Please also provide full configuration as shown by nginx -T
.
comment:4 by , 4 years ago
attached the nginx -T output
All other Server Blocks are working fine . only mentioned server block is having issue .
error is configured with warn & no information about the 499 request in the error log
Define "not able to get response". What exactly curl prints?
executed curl from nginx server as part of troubleshooting
when nginx is responding curl http://192.168.100.123:9876 ( going to ProxyPass & get fetching desriesd output )
when we receive multiple 499 request that time when we execute curl http://192.168.100.123:9876 command hangs & no response .
comment:5 by , 4 years ago
All other Server Blocks are working fine . only mentioned server block is having issue
So, nginx is working fine, only requests proxied to a particular upstream server are affected. As already pointed out in comment:1, this again indicate that the problem is with particular upstream server, not nginx.
error is configured with warn & no information about the 499 request in the error log
Requests closed with status 499 are only logged at the "info" level. You have to look for other errors, such as timeouts when talking to the upstream server in question.
command hangs & no response
How long you've tried to wait for the response? What curl prints if you'll wait for at least 5 minutes?
comment:6 by , 4 years ago
During issue time manually we tested & we were able to get response from https://mysite.api.prod.vijay.com/speed/send ( this URL is hosted in AWS via cloudfront ) but no response not via http://192.168.100.123:9876 [this url which configured in nginx]]
once we restart the nginx , immediately we were able to get response from the nginx URL http://192.168.100.123:9876 .

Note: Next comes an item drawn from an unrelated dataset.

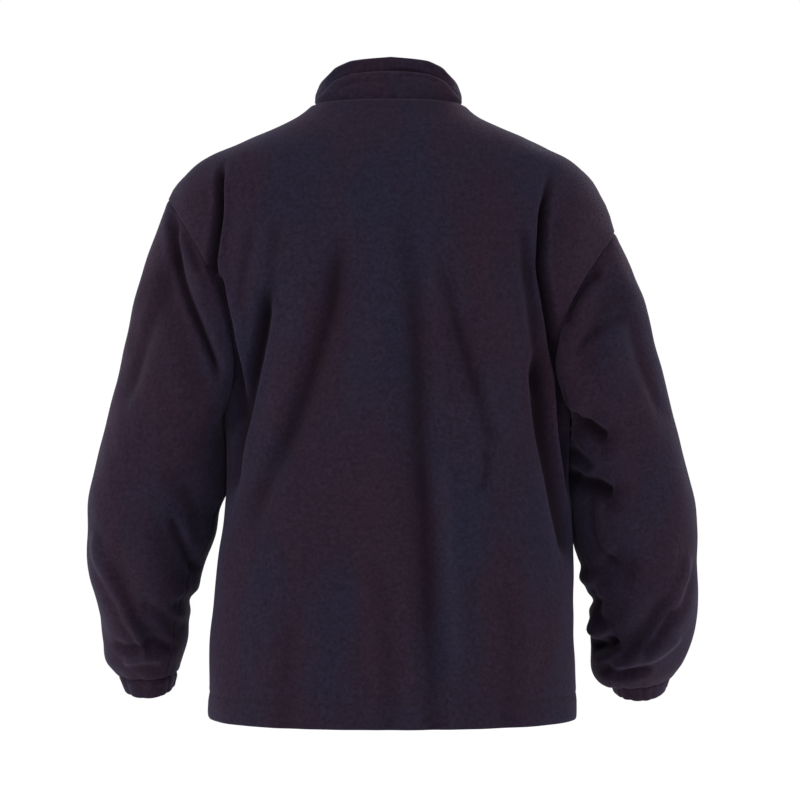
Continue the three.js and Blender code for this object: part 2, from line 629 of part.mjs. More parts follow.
// The middle line of the zip: its places on the tapes' front face, from the hem to the collar's top.
const zipSides = [left, right].map((side) => {
  const front = walls.get(`front_${sideName(side)}`).inner;
  const collar = walls.get("collar").inner;
  const rows = [
    ...front.slice(0, -1).map((line) => [line[0], line[1]]),
    ...collar.map((line) => (side > 0 ? [line.at(-1), line.at(-2)] : [line[0], line[1]])),
  ];
  return { side, rows: rows.map((row) => row.map((p) => p.clone().add({ x: 0, y: TAPE_GAP, z: 0 }))) };
});
const zipLine = zipSides[0].rows.map(([a], i) => {
  const b = zipSides[1].rows[i][0];
  return new THREE.Vector3(0, Math.max(a.y, b.y), (a.z + b.z) / 2);
});

const atX = (a, b, x) => a.clone().lerp(b, (x - a.x) / (b.x - a.x));
const inward = (line, depth) => line.map((p) => p.clone().add({ x: 0, y: depth, z: 0 }));

function tapeGeometry({ side, rows }) {
  const outer = rows.map(([, b], i) => {
    const start = zipLine[i].clone();
    start.x = side * (i === rows.length - 1 ? TAPE.spread : TAPE.inner);
    return [start, atX(start, b, side * TAPE.outer)];
  });
  return wallGeometry({ outer, inner: outer.map((line) => inward(line, TAPE.thick)), flip: side < 0 });
}

for (const zipSide of zipSides)
  addMesh(`zip_tape_${sideName(zipSide.side)}`, tapeGeometry(zipSide), tapeCloth);

// The slider's own frame: its origin on the tapes' front face, its Z up the zip, its -Y outward.
const [below, top] = zipLine.slice(-2);
const upZip = top.clone().sub(below).normalize();
const lean = Math.atan2(-upZip.y, upZip.z);
const sliderPlace = top.clone().addScaledVector(upZip, -SLIDER.fromTop);

function chainGeometry() {
  const end = sliderPlace.clone().addScaledVector(upZip, BRIDGE.low - 2 * CLEARANCE);
  const middle = [...zipLine.slice(0, -1), end];
  const outer = middle.map((p) =>
    [-1, 1].map((edge) => p.clone().add({ x: edge * CHAIN.half, y: -CLEARANCE - CHAIN.thick, z: 0 })),
  );
  return wallGeometry({ outer, inner: outer.map((line) => inward(line, CHAIN.thick)), flip: false });
}

addMesh("zip_chain", chainGeometry(), darkMetal);

const wasm = await Module();
wasm.setup();

function solidOf(geometry) {
  const bare = geometry.clone();
  bare.deleteAttribute("normal");
  bare.deleteAttribute("uv");
  const merged = mergeVertices(bare);
  return new wasm.Manifold(
    new wasm.Mesh({
      numProp: 3,
      vertProperties: new Float32Array(merged.attributes.position.array),
      triVerts: new Uint32Array(merged.index.array),
    }),
  );
}

function geometryOf(solid) {
  const { vertProperties, triVerts } = solid.getMesh();
  const geometry = new THREE.BufferGeometry();
  geometry.setAttribute("position", new THREE.Float32BufferAttribute(vertProperties, 3));
  geometry.setIndex([...triVerts]);
  return geometry;
}

// A box from y0 to y1, over an outline's X and Z.
const block = (x0, x1, y0, y1, z0, z1) =>
  new THREE.BoxGeometry(x1 - x0, y1 - y0, z1 - z0).translate((x0 + x1) / 2, (y0 + y1) / 2, (z0 + z1) / 2);

function roundedShape({ half, low, high, corner }) {
  const shape = new THREE.Shape();
  shape.moveTo(-half + corner, low);
  shape.absarc(half - corner, low + corner, corner, -Math.PI / 2, 0);
  shape.absarc(half - corner, high - corner, corner, 0, Math.PI / 2);
  shape.absarc(-half + corner, high - corner, corner, Math.PI / 2, Math.PI);
  shape.absarc(-half + corner, low + corner, corner, Math.PI, 1.5 * Math.PI);
  return shape;
}

const extrude = (shape, depth) =>
  new THREE.ExtrudeGeometry(shape, { depth, bevelEnabled: false, curveSegments: 4 });
// A shape drawn in X and Z, from y0 to y1.
const facing = (shape, y0, y1) => extrude(shape, y1 - y0).rotateX(Math.PI / 2).translate(0, y1, 0);
// A shape drawn with its X up the zip and its Y outward, as wide as twice the half given.
const sideways = new THREE.Matrix4().makeBasis(
  new THREE.Vector3(0, 0, 1),
  new THREE.Vector3(0, -1, 0),
  new THREE.Vector3(1, 0, 0),
);
const crosswise = (shape, half) => extrude(shape, 2 * half).translate(0, 0, -half).applyMatrix4(sideways);

const chainFront = -CLEARANCE - CHAIN.thick;
const plateBack = chainFront - CLEARANCE;
const plateFront = plateBack - SLIDER.plate;
const pivotY = plateFront - CROWN.room;
const SUNK = 0.4;

function sliderGeometry() {
  const end = SLIDER.height / 2;
  const outline = { half: SLIDER.half, low: -end, high: end, corner: SLIDER.corner };
  const behind = TAPE.thick + CLEARANCE;
  const pieces = [
    facing(roundedShape(outline), plateFront, plateBack),
    facing(roundedShape(outline), behind, behind + SLIDER.plate),
    block(-BRIDGE.half, BRIDGE.half, plateBack - SUNK, behind + SUNK, BRIDGE.low, BRIDGE.high),
  ];
  for (const side of [left, right]) {
    const [a, b] = [side * SLIDER.half, side * (SLIDER.half - SLIDER.flange)];
    const flangeEnd = end - SLIDER.corner;
    pieces.push(block(Math.min(a, b), Math.max(a, b), plateBack - SUNK, -CLEARANCE, -flangeEnd, flangeEnd));
  }
  const reach = 2 * CROWN.room + CROWN.bar;
  const crown = roundedShape({ half: CROWN.room + CROWN.bar, low: -SUNK, high: reach, corner: SUNK });
  crown.holes.push(
    new THREE.Path([
      new THREE.Vector2(-CROWN.room, 0),
      new THREE.Vector2(-CROWN.room, 2 * CROWN.room),
      new THREE.Vector2(CROWN.room, 2 * CROWN.room),
      new THREE.Vector2(CROWN.room, 0),
    ]),
  );
  pieces.push(crosswise(crown, CROWN.half).translate(0, plateFront, 0));
  return geometryOf(pieces.map(solidOf).reduce((whole, piece) => whole.add(piece)));
}

// The pull tab hangs from the crown by the bar at its top, which is the pull's own origin.
function pullGeometry() {
  const shape = roundedShape({ half: PULL.half, low: -PULL.length, high: PULL.bar, corner: PULL.corner });
  const eye = PULL.eyeHalf;
  shape.holes.push(
    new THREE.Path([
      new THREE.Vector2(-eye, -PULL.bar),
      new THREE.Vector2(eye, -PULL.bar),
      new THREE.Vector2(eye, -PULL.eyeEnd),
      new THREE.Vector2(-eye, -PULL.eyeEnd),
    ]),
  );
  return facing(shape, -PULL.thick / 2, PULL.thick / 2);
}

addMesh("zip_slider", sliderGeometry(), darkMetal);
const slider = jacket.children.at(-1);
slider.position.copy(sliderPlace);
slider.rotation.x = lean;

addMesh("pull_tab", pullGeometry(), darkMetal);
const pull = jacket.children.at(-1);
pull.position.set(0, pivotY, 0).applyAxisAngle(new THREE.Vector3(1, 0, 0), lean).add(sliderPlace);

export default jacket;
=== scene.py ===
"""A fleece zip jacket, filled out as worn: cloth, zip and stitching round its solids, and a studio.

Lengths in the tables are millimetres, as a pattern cutter writes them; MM turns them into Blender's metres.
+Z is up, the back faces +Y, and the wearer's left is +X, which is on the left of the picture.
"""

import bmesh
import bpy
import numpy as np
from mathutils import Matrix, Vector


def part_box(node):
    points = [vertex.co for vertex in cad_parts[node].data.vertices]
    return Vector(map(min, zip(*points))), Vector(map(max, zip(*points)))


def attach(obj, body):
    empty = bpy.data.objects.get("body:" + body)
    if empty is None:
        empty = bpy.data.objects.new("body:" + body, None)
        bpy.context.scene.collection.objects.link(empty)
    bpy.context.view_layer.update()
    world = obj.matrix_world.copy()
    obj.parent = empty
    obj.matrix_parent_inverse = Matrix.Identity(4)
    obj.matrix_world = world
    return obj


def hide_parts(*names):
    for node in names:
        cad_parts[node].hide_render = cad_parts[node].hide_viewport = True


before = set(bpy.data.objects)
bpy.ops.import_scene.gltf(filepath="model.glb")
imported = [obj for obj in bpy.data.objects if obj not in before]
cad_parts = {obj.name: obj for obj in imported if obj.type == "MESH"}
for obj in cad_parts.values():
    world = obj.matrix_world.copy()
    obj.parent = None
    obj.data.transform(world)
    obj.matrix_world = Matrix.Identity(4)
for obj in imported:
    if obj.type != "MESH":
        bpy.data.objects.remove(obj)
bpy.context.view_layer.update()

bl_info = {
    "name": "Fleece zip jacket",
    "version": (1, 0, 0),
    "blender": (4, 5, 0),
    "location": "3D View > Sidebar > Jacket",
    "description": "Builds a worn fleece jacket, its zip and its stitching round the packed solids",
    "category": "Object",
}

# Metres in a millimetre, a length too small to divide by, and how finely places are told apart
MM = 0.001
TINY = 1e-12
KEYS_PER_MM = 100

# The bodies and their parts
BODY = "garment"
PULL_BODY = "pull_tab"
SIDES = {"left": 1, "right": -1}
BODY_PANELS = ("back", "front_left", "front_right")

# Steps of the fine cloth for each row or column of the solids' grids, and halvings of a search
DETAIL = 7
HALVINGS = 40

# The cut: heights, how deep the armholes are behind (1) and before (-1) the middle, and the neck ring's size
HEM_Z = -686
UNDERARM_Z = -352
NAPE_Z = 1
FRONT_NECK_Z = -58
ARMHOLE_DEPTH = {"left": {1: 78, -1: 84}, "right": {1: 72, -1: 84}}
SHOULDER_TIP_Z = {"left": -107, "right": -144}
NECK = {"left": 86, "right": 80, "front": 73, "back": 62}
# How far past its ends the front neckline is looked for, and how late the fronts' rows bend towards it
NECK_SEARCH = 5
NECK_DRAW = 2.5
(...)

unanswered question for us is that how nginx restart fix the issue , because as per the developers the application which is sending request to nginx & proxy_pass host configured in nginx both are not restarted.
Also as part of OS upgrade nginx was upgraded from nginx-1:1.16.1-1 to nginx-1:1.16.1-3 , not sure if this is causing the issue . because same configuration was working fine earlier .

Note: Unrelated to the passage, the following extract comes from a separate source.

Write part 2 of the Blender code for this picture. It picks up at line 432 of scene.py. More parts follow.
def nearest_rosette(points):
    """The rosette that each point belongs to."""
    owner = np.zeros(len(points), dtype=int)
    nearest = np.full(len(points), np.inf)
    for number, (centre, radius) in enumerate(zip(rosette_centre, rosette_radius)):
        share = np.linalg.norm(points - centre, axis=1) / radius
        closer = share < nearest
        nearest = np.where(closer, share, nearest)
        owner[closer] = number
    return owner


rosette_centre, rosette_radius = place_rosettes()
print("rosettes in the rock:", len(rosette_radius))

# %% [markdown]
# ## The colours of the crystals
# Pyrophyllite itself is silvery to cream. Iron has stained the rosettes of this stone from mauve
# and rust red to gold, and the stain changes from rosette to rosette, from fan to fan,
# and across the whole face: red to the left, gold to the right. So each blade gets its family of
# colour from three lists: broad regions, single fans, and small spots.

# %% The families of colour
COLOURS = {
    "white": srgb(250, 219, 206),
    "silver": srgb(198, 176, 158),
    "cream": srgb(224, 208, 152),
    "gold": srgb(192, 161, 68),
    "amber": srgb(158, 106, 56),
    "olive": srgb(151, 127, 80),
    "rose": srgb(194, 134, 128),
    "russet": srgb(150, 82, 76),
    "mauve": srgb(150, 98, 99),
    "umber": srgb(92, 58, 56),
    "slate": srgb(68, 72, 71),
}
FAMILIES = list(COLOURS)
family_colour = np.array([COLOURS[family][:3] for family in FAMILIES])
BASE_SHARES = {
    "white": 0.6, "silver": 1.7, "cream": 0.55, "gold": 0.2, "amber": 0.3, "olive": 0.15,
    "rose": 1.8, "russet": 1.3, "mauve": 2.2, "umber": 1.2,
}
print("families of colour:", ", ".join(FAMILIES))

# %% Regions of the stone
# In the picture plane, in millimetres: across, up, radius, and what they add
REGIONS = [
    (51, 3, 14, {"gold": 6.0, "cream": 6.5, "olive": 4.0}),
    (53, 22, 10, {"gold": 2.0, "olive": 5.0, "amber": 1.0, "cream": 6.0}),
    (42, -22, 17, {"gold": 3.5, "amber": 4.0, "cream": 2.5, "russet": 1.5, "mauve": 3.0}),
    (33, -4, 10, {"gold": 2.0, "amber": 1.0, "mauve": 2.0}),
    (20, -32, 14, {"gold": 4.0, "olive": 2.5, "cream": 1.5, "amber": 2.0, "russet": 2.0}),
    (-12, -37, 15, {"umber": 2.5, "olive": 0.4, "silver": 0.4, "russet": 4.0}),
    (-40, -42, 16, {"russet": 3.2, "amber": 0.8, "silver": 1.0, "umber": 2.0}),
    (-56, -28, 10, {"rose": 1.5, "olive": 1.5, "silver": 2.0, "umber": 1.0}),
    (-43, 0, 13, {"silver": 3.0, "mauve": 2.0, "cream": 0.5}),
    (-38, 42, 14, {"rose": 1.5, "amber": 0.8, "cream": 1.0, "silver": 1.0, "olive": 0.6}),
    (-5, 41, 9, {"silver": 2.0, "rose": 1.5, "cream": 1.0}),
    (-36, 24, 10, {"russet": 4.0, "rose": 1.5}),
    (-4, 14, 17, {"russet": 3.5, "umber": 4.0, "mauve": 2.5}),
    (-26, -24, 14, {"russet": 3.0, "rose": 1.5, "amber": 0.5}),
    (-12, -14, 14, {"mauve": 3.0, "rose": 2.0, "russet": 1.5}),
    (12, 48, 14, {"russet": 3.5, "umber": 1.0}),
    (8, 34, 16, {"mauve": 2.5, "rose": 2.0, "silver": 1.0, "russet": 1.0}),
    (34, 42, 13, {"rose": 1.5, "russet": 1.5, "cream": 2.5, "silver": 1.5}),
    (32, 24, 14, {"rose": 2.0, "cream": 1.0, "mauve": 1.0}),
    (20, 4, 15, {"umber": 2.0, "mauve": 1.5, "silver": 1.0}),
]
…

How long you've tried to wait for the response? What curl prints if you'll wait for at least 5 minutes?
No response , it just hangs till we press ctrl +c .from OS level 9876 Port is in Listen State
comment:7 by , 4 years ago
once we restart the nginx , immediately we were able to get response from the nginx URL
This behaviour suggests that the IP addresses the domain name resolves to has been changed, and the old one, which is still used by nginx, no longer responds. As already explained in comment:1, your configuration does not expect that IP addresses the name resolves to can change, and requires nginx configuration reload to pick up new IP addresses.
How long you've tried to wait for the response? What curl prints if you'll wait for at least 5 minutes?

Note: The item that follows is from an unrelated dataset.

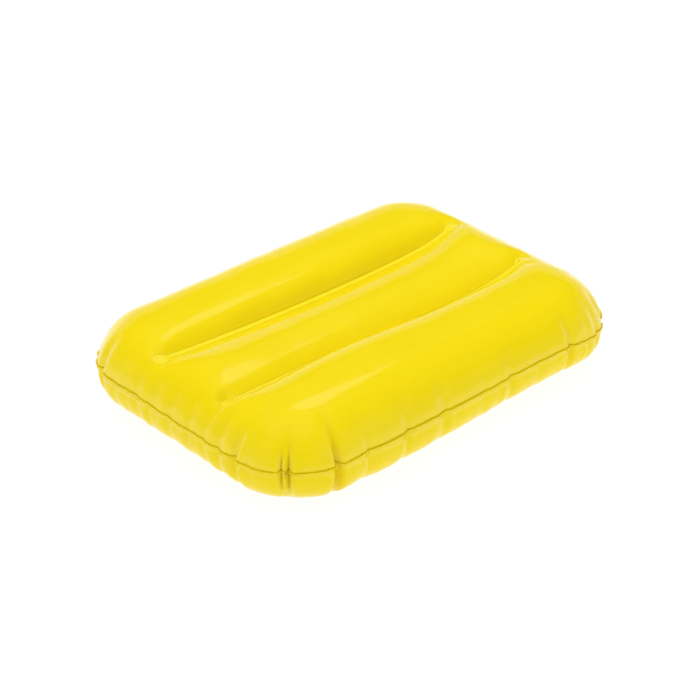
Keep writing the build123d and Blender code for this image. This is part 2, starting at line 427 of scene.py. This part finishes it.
# ---------------------------------------------------------------- the two sheets together
def vertex_normals(points, quads):
    across = np.cross(points[quads[:, 2]] - points[quads[:, 0]], points[quads[:, 3]] - points[quads[:, 1]])
    total = np.zeros_like(points)
    for axis in range(3):
        total[:, axis] = np.bincount(quads.ravel(), np.repeat(across[:, axis], 4), len(points))
    return total / np.maximum(np.linalg.norm(total, axis=1, keepdims=True), 1e-12)


def on_end_round(points):
    """Points moved straight out onto the CAD film's round at the valve."""
    line = np.array([END_LINE_X, END_LINE_Z])
    spoke = points[:, [0, 2]] - line
    spoke /= np.maximum(np.linalg.norm(spoke, axis=1, keepdims=True), 1e-9)
    moved = points.copy()
    moved[:, [0, 2]] = line + (END_ROUND - 0.02 * MM) * spoke
    return moved


def seat_on_valve(points):
    """Draws the lower sheet near the valve onto the CAD's round, which the flange is welded to."""
    on_round = on_end_round(points)
    share = 1 - smooth((np.linalg.norm(points - VALVE, axis=1) - SEAT_RADIUS) / SEAT_FADE)
    share = share[:, None]
    return points * (1 - share) + on_round * share, share[:, 0]


def lay_out():
    """Both sheets as they stand, gathered. They share the seam's points."""
    plan, quads, seam = sheet_grid()
    count = len(plan)
    x, y = plan.T
    on_rim = np.zeros(count, bool)
    on_rim[seam] = True
    lower_of = np.where(on_rim, np.arange(count), -1)
    free = np.flatnonzero(~on_rim)
    lower_of[free] = count + np.arange(len(free))
    upper = np.column_stack([x, y, height(x, y, CROWN, CROWN_RUN)])
    lower = np.column_stack([x, y, -height(x, y, KEEL, KEEL_RUN)])
    sheets = []
    for points, turned, column in ((upper, False, UP_COLUMN), (lower, True, DOWN_COLUMN)):
        faces = quads[:, ::-1] if turned else quads
        normals = vertex_normals(points, faces)
        _, out = on_seam(x, y)
        outward = np.column_stack([out, np.zeros(count)])
        rim_share = np.exp(-((inset(x, y) / (6 * MM)) ** 2))[:, None]
        way = normals * (1 - rim_share) + outward * rim_share
        points = points - way * tuck(x, y, column)[:, None]
        if turned:
            points = points + outward * belly(x, y)[:, None]
        points[:, 2] += seam_wave(x, y) * np.exp(-inset(x, y) / (20 * MM)) + SEAM_Z
        sheets.append(points)
    sheets[1], seated = seat_on_valve(sheets[1])
    together = np.concatenate([sheets[0], sheets[1][free]])
    pinned = np.zeros(len(together), bool)
    for weld_y in WELD_Y:
        held = weld_distance(x, y, weld_y)[0] <= 1e-9
        pinned[:count] |= held
        pinned[lower_of[held]] = True
    pinned[lower_of[seated > 0.999]] = True
    return together, plan, quads, seam, lower_of, pinned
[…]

No response , it just hangs till we press ctrl +c
You haven't answered at least one of the questions here. How long you've tried to wait for the response? If in doubt, consider providing time curl ...
output, including the time
output.
It is also a good idea to look for errors in the error log while doing this. Given your configuration does not contain custom proxy_connect_timeout
and proxy_read_timeout
, it is expected to respond or at least log an error after the default timeout expires, that is, after 60 seconds. If the name resolves to multiple IP addresses, nginx will try these addresses in order, and this may take a while, though you should see errors logged every 60 seconds or so.
comment:8 by , 4 years ago
currently we are restarting the nginx every day to avoid continuous 499 error.
while troubleshooting I did not take the time output of the curl command . since we are restarting daily i am not able to get this error
in the error log we are not able to see any details when we receive 499 error.
so we have enabled debug for error log & got this . ( attached the debug part for 499 error )
*64929 epoll_wait() reported that client prematurely closed connection, so upstream connection is closed too while reading response header from upstream, client: 192.168.200.9, server: 192.168.100.123, request: "POST / HTTP/1.1", upstream: "https://192.6.136.123:443/speed/send", host: "192.168.100.123:9876"
now in UAT environment have changed the variables in the proxy_pass directive for nginx to resolve the name at runtime. trying to simulate by giving load in UAT & checking if the error is recurring
by , 4 years ago
Attachment: | debug_499_error_log.txt added |
---|
comment:9 by , 4 years ago
Resolution: | → invalid |
---|---|
Status: | new → closed |
Thank you for the details. So, basically, we don't have information how long you've been waiting for the response, and highly likely this was less than 60 seconds, not to mention 5 minutes I've suggested above.
As previously explained, this looks like a configuration error. No information provided suggests this is a bug in nginx, so closing this.
Note well that if you expect nginx to respond in seconds, you may want to tune at least proxy_connect_timeout to better match your expectations, and probably proxy_read_timeout and proxy_send_timeout as well. It might be also a good idea to tune proxy_next_upstream_tries if you are proxying to names which resolve to multiple IP addresses.
The 499 error means that the client closed the connection. Most likely it means that the upstream server took too long to respond, so clients started to give up waiting. If you think that this is nginx issue, you may want to provide more details.
Note well that domain names as specified in the configuration are resolved during configuration parsing, and adding the
resolver
directive does not change this. If the upstream name you are using started to resolve to different addresses, you have to reload nginx to re-resolve name. Alternatively, you can use variables in the proxy_pass directive to force nginx to resolve the name at runtime.